GIVEN DATA:
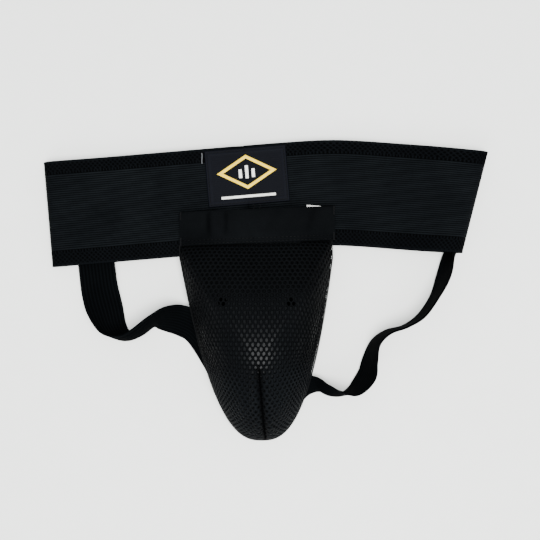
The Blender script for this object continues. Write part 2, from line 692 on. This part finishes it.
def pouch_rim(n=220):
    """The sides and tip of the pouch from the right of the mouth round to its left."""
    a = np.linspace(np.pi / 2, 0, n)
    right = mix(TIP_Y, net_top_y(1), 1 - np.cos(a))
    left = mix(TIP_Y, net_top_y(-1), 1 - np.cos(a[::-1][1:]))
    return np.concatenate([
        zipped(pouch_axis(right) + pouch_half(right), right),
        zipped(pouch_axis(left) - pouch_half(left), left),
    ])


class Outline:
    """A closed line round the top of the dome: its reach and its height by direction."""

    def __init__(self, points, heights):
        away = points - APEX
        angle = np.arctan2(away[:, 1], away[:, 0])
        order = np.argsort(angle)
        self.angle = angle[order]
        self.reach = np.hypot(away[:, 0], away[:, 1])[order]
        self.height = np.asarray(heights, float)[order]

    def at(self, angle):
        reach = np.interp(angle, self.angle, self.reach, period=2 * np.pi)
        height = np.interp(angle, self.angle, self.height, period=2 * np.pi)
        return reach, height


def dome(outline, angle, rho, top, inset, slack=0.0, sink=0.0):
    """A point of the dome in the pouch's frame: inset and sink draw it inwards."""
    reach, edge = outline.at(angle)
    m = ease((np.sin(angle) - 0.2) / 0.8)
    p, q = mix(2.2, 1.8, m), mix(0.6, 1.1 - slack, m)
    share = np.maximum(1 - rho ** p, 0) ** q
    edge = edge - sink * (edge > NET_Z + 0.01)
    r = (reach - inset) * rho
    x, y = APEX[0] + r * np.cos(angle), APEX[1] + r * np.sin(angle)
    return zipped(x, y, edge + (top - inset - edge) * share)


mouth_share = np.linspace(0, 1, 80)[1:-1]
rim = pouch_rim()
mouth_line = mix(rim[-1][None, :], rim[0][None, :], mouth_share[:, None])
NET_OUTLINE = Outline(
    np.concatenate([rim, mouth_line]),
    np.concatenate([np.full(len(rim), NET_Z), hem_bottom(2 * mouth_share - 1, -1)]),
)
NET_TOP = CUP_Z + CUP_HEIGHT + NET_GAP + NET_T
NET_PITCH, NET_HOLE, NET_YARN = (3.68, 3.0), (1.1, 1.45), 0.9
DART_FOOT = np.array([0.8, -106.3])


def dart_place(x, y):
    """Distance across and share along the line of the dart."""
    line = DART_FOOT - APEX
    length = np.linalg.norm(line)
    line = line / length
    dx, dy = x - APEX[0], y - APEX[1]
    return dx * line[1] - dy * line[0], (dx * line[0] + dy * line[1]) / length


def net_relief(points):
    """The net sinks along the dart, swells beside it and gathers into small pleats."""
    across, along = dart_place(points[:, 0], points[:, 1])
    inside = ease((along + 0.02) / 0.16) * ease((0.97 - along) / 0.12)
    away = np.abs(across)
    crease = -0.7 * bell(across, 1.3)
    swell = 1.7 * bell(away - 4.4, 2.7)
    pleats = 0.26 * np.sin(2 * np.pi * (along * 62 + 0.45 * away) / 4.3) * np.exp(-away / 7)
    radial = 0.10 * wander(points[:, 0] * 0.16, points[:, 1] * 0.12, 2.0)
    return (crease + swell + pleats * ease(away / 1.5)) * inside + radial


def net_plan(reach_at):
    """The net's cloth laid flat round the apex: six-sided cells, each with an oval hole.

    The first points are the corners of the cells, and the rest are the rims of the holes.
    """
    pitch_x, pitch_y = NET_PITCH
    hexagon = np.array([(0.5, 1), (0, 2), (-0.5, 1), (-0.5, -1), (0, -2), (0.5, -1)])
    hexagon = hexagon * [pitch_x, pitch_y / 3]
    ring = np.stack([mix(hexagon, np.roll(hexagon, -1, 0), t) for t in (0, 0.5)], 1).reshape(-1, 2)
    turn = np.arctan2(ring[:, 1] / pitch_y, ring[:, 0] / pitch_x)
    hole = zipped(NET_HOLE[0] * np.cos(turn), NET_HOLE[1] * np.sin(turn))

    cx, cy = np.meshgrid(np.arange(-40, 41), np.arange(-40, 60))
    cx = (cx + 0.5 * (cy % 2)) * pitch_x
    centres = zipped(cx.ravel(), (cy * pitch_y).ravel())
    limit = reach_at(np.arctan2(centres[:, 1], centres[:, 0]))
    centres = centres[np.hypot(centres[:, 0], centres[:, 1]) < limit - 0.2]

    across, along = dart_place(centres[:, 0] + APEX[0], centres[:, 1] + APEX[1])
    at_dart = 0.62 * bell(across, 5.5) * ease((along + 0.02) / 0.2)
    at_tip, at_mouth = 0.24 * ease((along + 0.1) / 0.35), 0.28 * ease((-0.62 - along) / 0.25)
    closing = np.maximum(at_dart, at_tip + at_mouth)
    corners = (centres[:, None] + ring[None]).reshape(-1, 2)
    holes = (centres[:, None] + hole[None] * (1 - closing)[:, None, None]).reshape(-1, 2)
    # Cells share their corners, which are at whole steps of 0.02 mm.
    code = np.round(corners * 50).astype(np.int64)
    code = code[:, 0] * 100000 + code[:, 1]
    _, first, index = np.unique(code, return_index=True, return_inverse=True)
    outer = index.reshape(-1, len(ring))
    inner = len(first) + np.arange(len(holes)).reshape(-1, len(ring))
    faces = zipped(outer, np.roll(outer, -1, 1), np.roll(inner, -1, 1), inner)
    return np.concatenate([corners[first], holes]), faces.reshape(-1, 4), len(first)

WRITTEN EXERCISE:
Set down the material above again, word for word.

RESPONSE TO THIS EXERCISE:
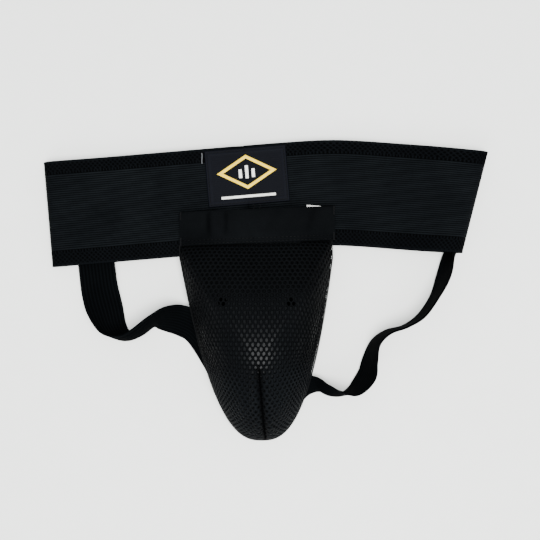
The Blender script for this object continues. Write part 2, from line 692 on. This part finishes it.
def pouch_rim(n=220):
    """The sides and tip of the pouch from the right of the mouth round to its left."""
    a = np.linspace(np.pi / 2, 0, n)
    right = mix(TIP_Y, net_top_y(1), 1 - np.cos(a))
    left = mix(TIP_Y, net_top_y(-1), 1 - np.cos(a[::-1][1:]))
    return np.concatenate([
        zipped(pouch_axis(right) + pouch_half(right), right),
        zipped(pouch_axis(left) - pouch_half(left), left),
    ])


class Outline:
    """A closed line round the top of the dome: its reach and its height by direction."""

    def __init__(self, points, heights):
        away = points - APEX
        angle = np.arctan2(away[:, 1], away[:, 0])
        order = np.argsort(angle)
        self.angle = angle[order]
        self.reach = np.hypot(away[:, 0], away[:, 1])[order]
        self.height = np.asarray(heights, float)[order]

    def at(self, angle):
        reach = np.interp(angle, self.angle, self.reach, period=2 * np.pi)
        height = np.interp(angle, self.angle, self.height, period=2 * np.pi)
        return reach, height


def dome(outline, angle, rho, top, inset, slack=0.0, sink=0.0):
    """A point of the dome in the pouch's frame: inset and sink draw it inwards."""
    reach, edge = outline.at(angle)
    m = ease((np.sin(angle) - 0.2) / 0.8)
    p, q = mix(2.2, 1.8, m), mix(0.6, 1.1 - slack, m)
    share = np.maximum(1 - rho ** p, 0) ** q
    edge = edge - sink * (edge > NET_Z + 0.01)
    r = (reach - inset) * rho
    x, y = APEX[0] + r * np.cos(angle), APEX[1] + r * np.sin(angle)
    return zipped(x, y, edge + (top - inset - edge) * share)


mouth_share = np.linspace(0, 1, 80)[1:-1]
rim = pouch_rim()
mouth_line = mix(rim[-1][None, :], rim[0][None, :], mouth_share[:, None])
NET_OUTLINE = Outline(
    np.concatenate([rim, mouth_line]),
    np.concatenate([np.full(len(rim), NET_Z), hem_bottom(2 * mouth_share - 1, -1)]),
)
NET_TOP = CUP_Z + CUP_HEIGHT + NET_GAP + NET_T
NET_PITCH, NET_HOLE, NET_YARN = (3.68, 3.0), (1.1, 1.45), 0.9
DART_FOOT = np.array([0.8, -106.3])


def dart_place(x, y):
    """Distance across and share along the line of the dart."""
    line = DART_FOOT - APEX
    length = np.linalg.norm(line)
    line = line / length
    dx, dy = x - APEX[0], y - APEX[1]
    return dx * line[1] - dy * line[0], (dx * line[0] + dy * line[1]) / length


def net_relief(points):
    """The net sinks along the dart, swells beside it and gathers into small pleats."""
    across, along = dart_place(points[:, 0], points[:, 1])
    inside = ease((along + 0.02) / 0.16) * ease((0.97 - along) / 0.12)
    away = np.abs(across)
    crease = -0.7 * bell(across, 1.3)
    swell = 1.7 * bell(away - 4.4, 2.7)
    pleats = 0.26 * np.sin(2 * np.pi * (along * 62 + 0.45 * away) / 4.3) * np.exp(-away / 7)
    radial = 0.10 * wander(points[:, 0] * 0.16, points[:, 1] * 0.12, 2.0)
    return (crease + swell + pleats * ease(away / 1.5)) * inside + radial


def net_plan(reach_at):
    """The net's cloth laid flat round the apex: six-sided cells, each with an oval hole.

    The first points are the corners of the cells, and the rest are the rims of the holes.
    """
    pitch_x, pitch_y = NET_PITCH
    hexagon = np.array([(0.5, 1), (0, 2), (-0.5, 1), (-0.5, -1), (0, -2), (0.5, -1)])
    hexagon = hexagon * [pitch_x, pitch_y / 3]
    ring = np.stack([mix(hexagon, np.roll(hexagon, -1, 0), t) for t in (0, 0.5)], 1).reshape(-1, 2)
    turn = np.arctan2(ring[:, 1] / pitch_y, ring[:, 0] / pitch_x)
    hole = zipped(NET_HOLE[0] * np.cos(turn), NET_HOLE[1] * np.sin(turn))

    cx, cy = np.meshgrid(np.arange(-40, 41), np.arange(-40, 60))
    cx = (cx + 0.5 * (cy % 2)) * pitch_x
    centres = zipped(cx.ravel(), (cy * pitch_y).ravel())
    limit = reach_at(np.arctan2(centres[:, 1], centres[:, 0]))
    centres = centres[np.hypot(centres[:, 0], centres[:, 1]) < limit - 0.2]

    across, along = dart_place(centres[:, 0] + APEX[0], centres[:, 1] + APEX[1])
    at_dart = 0.62 * bell(across, 5.5) * ease((along + 0.02) / 0.2)
    at_tip, at_mouth = 0.24 * ease((along + 0.1) / 0.35), 0.28 * ease((-0.62 - along) / 0.25)
    closing = np.maximum(at_dart, at_tip + at_mouth)
    corners = (centres[:, None] + ring[None]).reshape(-1, 2)
    holes = (centres[:, None] + hole[None] * (1 - closing)[:, None, None]).reshape(-1, 2)
    # Cells share their corners, which are at whole steps of 0.02 mm.
    code = np.round(corners * 50).astype(np.int64)
    code = code[:, 0] * 100000 + code[:, 1]
    _, first, index = np.unique(code, return_index=True, return_inverse=True)
    outer = index.reshape(-1, len(ring))
    inner = len(first) + np.arange(len(holes)).reshape(-1, len(ring))
    faces = zipped(outer, np.roll(outer, -1, 1), np.roll(inner, -1, 1), inner)
    return np.concatenate([corners[first], holes]), faces.reshape(-1, 4), len(first)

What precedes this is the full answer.